4 comments on “A Prosecution, 2000 Years in the Making

  1. Chuck Jones

    For another point of view on this matter see Robert Cargill’s pages at …

    [Ed. Note: Link deleted as per no links in comments policy.]

  2. SHG

    Cargill, who is an adherent of the Schiffman group, painstakingly details the sockpuppets and emails.  But that’s hardly another point of view.  The issue is criminalizing the conduct, not whether Golb engaged in the conduct.  Assuming he did, it doesn’t make it criminal.

  3. SusanK

    This is what happens when the number of “crimes” on the books balloons out of control. Civil courts are no longer as relevant as they used to be. Why bother suing in civil court where all a person gets is a judgment he or she may not be able to collect?

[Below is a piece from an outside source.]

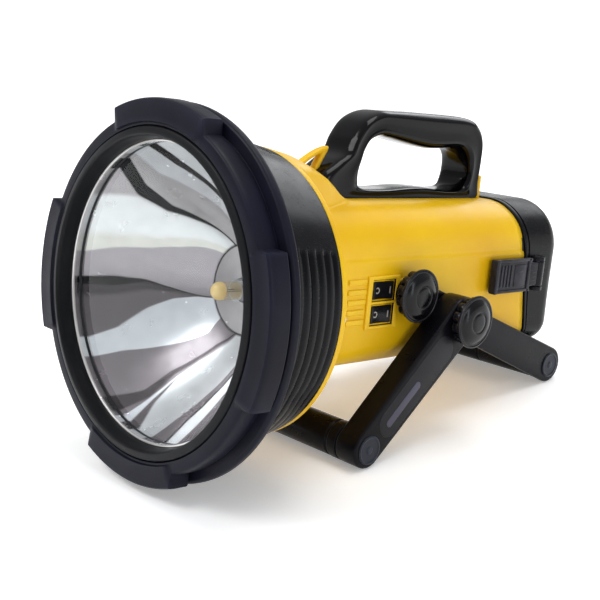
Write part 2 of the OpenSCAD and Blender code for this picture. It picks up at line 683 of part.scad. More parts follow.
module rear_cover() color([0.06, 0.06, 0.07]) body_frame() difference() {
    union() {
        intersection() {
            along(back_y - 30, cover_back) section2d(-cover_proud);
            across(-side_x - 5, side_x + 5) cover_side();
            translate([0, 0, -100]) linear_extrude(200) cover_plan();
            behind(back_y + 2);
        }
        difference() {
            along(back_y - 30, back_y + 25) section2d(body_wall + move_gap);
            behind(back_y + 3);
            front_of(back_y - spigot_len);
        }
        for (s = [-1, 1]) on_side(s) latch_mount();
    }
    along(back_y - 60, cover_back - 6) section2d(body_wall + move_gap + 2.2);
    for (s = [-1, 1]) on_side(s) {
        translate([latch_pin_x, latch_pin_y, latch_z - latch_h]) cylinder(r = latch_pin_r, h = 2 * latch_h);
        translate([latch_pin_x, latch_pin_y, latch_z - latch_h / 2 + 3 - move_gap])
            cylinder(r = latch_hub_r + move_gap, h = latch_h - 6 + 2 * move_gap);
        block(latch_pin_x - latch_hub_r - move_gap, side_x + 20, latch_pin_y - 30, latch_pin_y,
              latch_z - latch_h / 2 + 3 - move_gap, latch_z + latch_h / 2 - 3 + move_gap);
    }
}
module front_of(y) translate([0, y, 0]) rotate([back_lean, 0, 0]) block(-200, 200, -400, 0, -200, 200);

module cover_seal() color([0.2, 0.2, 0.2]) body_frame() difference() {
    along(back_y - 30, back_y + 30) section2d(0.6);
    along(back_y - 31, back_y + 31) section2d(body_wall + move_gap - 0.02);
    behind(back_y + 2);
    front_of(back_y + 0.4);
}

// A latch swings outwards about an upright pin at the cover's edge
module latch_mount() difference() {
    union() {
        translate([latch_pin_x, latch_pin_y, latch_z - latch_h / 2]) cylinder(r = latch_hub_r, h = latch_h);
        block(side_x - 4, latch_pin_x, latch_pin_y - 3, latch_pin_y + 8, latch_z - latch_h / 2,
              latch_z + latch_h / 2);
    }
    along(back_y - 30, back_y + 60) section2d(body_wall + 1);
}
module latch() difference() {
    union() {
        translate([latch_pin_x, latch_pin_y, latch_z - latch_h / 2 + 3])
            cylinder(r = latch_hub_r, h = latch_h - 6);
        block(latch_in, latch_in + latch_t, latch_front + 34, latch_pin_y, latch_z - latch_h / 2 + 3,
              latch_z + latch_h / 2 - 3);
        block(latch_in, latch_in + latch_t, latch_front, latch_front + 40, latch_z - latch_h / 2,
              latch_z + latch_h / 2);
        block(latch_in, latch_in + latch_t + 1.2, latch_front, latch_front + 4, latch_z - latch_h / 2,
              latch_z + latch_h / 2);
    }
    translate([latch_pin_x, latch_pin_y, latch_z - latch_h])
        cylinder(r = latch_pin_r + pivot_gap, h = 2 * latch_h);
}
module latch_right() color([0.06, 0.06, 0.07]) body_frame() latch();
module latch_left() color([0.06, 0.06, 0.07]) body_frame() mirror([1, 0, 0]) latch();
module latch_pin() translate([latch_pin_x, latch_pin_y, latch_z - latch_h / 2])
    cylinder(r = latch_pin_r, h = latch_h);
module latch_pin_right() color("silver") body_frame() latch_pin();
module latch_pin_left() color("silver") body_frame() mirror([1, 0, 0]) latch_pin();

// Raised strikes on the body that the latches close over
module latch_strikes() color([0.90, 0.72, 0.10]) body_frame() for (s = [-1, 1]) on_side(s)
    block(side_x, side_x + 1.4, latch_front + 8, latch_front + 14, latch_z - 8, latch_z + 8);

bezel_bumper();
bezel_ring();
lens();
lens_gasket();
reflector();
bulb_glass();
bulb_base();
bulb_holder();
bulb_clip();
bulb_leads();
head_collar();
collar_screws();
neck_flange();
body_right_shell();
body_left_shell();
shell_screws();
handle();
handle_screws();
strap_lug();
handle_heel();
battery();
battery_pads();
battery_terminals();
wiring();
switch_housings();
rocker_upper();
rocker_lower();
charging_inlet();
pivot_bolts();
frame_arm_right();
frame_arm_left();
frame_crossbar();
leg_bolts();
leg_arm_right();
leg_arm_left();
leg_crossbar();
foot_caps_frame();
foot_caps_leg();
knob_frame_right();
knob_frame_left();
knob_leg_right();
knob_leg_left();
knob_insert_frame_right();
knob_insert_frame_left();
knob_insert_leg_right();
knob_insert_leg_left();
rear_cover();
cover_seal();
latch_right();
latch_left();
latch_pin_right();
latch_pin_left();
latch_strikes();
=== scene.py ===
"""Looks of a rechargeable hand lamp: round head, box body, carrying handle and folding stand."""
import math

import bmesh
import bpy
from bpy.props import FloatProperty, FloatVectorProperty, IntProperty, PointerProperty
from mathutils import Matrix, Vector


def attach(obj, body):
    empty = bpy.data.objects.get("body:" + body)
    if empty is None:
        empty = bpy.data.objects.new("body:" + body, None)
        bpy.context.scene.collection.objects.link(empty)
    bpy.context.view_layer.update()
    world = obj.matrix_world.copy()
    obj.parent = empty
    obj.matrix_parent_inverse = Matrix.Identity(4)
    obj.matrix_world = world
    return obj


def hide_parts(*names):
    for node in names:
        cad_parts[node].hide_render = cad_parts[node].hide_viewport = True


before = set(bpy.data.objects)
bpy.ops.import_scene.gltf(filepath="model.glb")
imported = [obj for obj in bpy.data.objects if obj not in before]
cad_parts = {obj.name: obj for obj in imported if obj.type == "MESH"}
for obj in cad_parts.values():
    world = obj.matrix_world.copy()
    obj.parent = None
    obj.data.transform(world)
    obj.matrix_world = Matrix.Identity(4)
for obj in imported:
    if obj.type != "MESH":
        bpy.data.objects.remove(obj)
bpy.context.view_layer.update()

bl_info = {
    "name": "Hand lamp",
    "version": (1, 0, 0),
    "blender": (4, 5, 0),
    "location": "View3D > Sidebar > Hand lamp",
    "description": "Builds the lamp's moulded, rubber and chromed pieces around its frame",
    "category": "Add Mesh",
}

# ---- The lamp's own frames, in millimetres ----------------------------------------------
# The body lies along its long axis, +Y to the back. It slopes down to the back at rest.
REST_TILT = 6.6          # degrees
HEAD_RISE = 1.6          # extra rise of the lens axis
ROW_Y = -161.465
BODY_Z = 109.941
JOIN_Y = 124.9           # where the head's axis meets the body's
NECK_Y = 73.9            # back of the collar
BACK_Y = 292.0           # back edge of the body on its axis
COVER_Y = 334.0          # back face of the rear cover
BACK_LEAN = 9.5          # degrees, lean of the body's back edge
SIDE_X = 52.0
BODY_TOP = 59.0
BODY_LOW = 41.0
PIVOT_1 = (165.4, 4.9)    # frame's pivot, Y and Z in the body's frame
PIVOT_2 = (200.4, -10.6)  # leg's pivot
FRAME_FOOT = (331.0, -59.29)
LEG_FOOT = (120.8, -84.617)
SHELL_WALL = 1.6         # wall of the yellow body
COVER_WALL = 2.4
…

It is far better to sweet talk a prosecutor: the State picks up the tab for the case, the competitor is thoroughly discredited via a criminal conviction, and the person “wronged” may actually get the pleasure of seeing his competitor in jail. Civil suits just can’t compete.

  4. Elie Kadouri

    One possibility that doesn’t seem to be addressed in this interesting and quite troubling piece is that Professor Schiffman was simply afraid of being exposed for real and serious past plagiarism, and had a feeling Professor Golb’s son couldn’t be stopped otherwise. Possibly, he was even indignant at the potential or ongoing exposure, which I think would correspond with one defining characteristic in the psychology of plagiarists.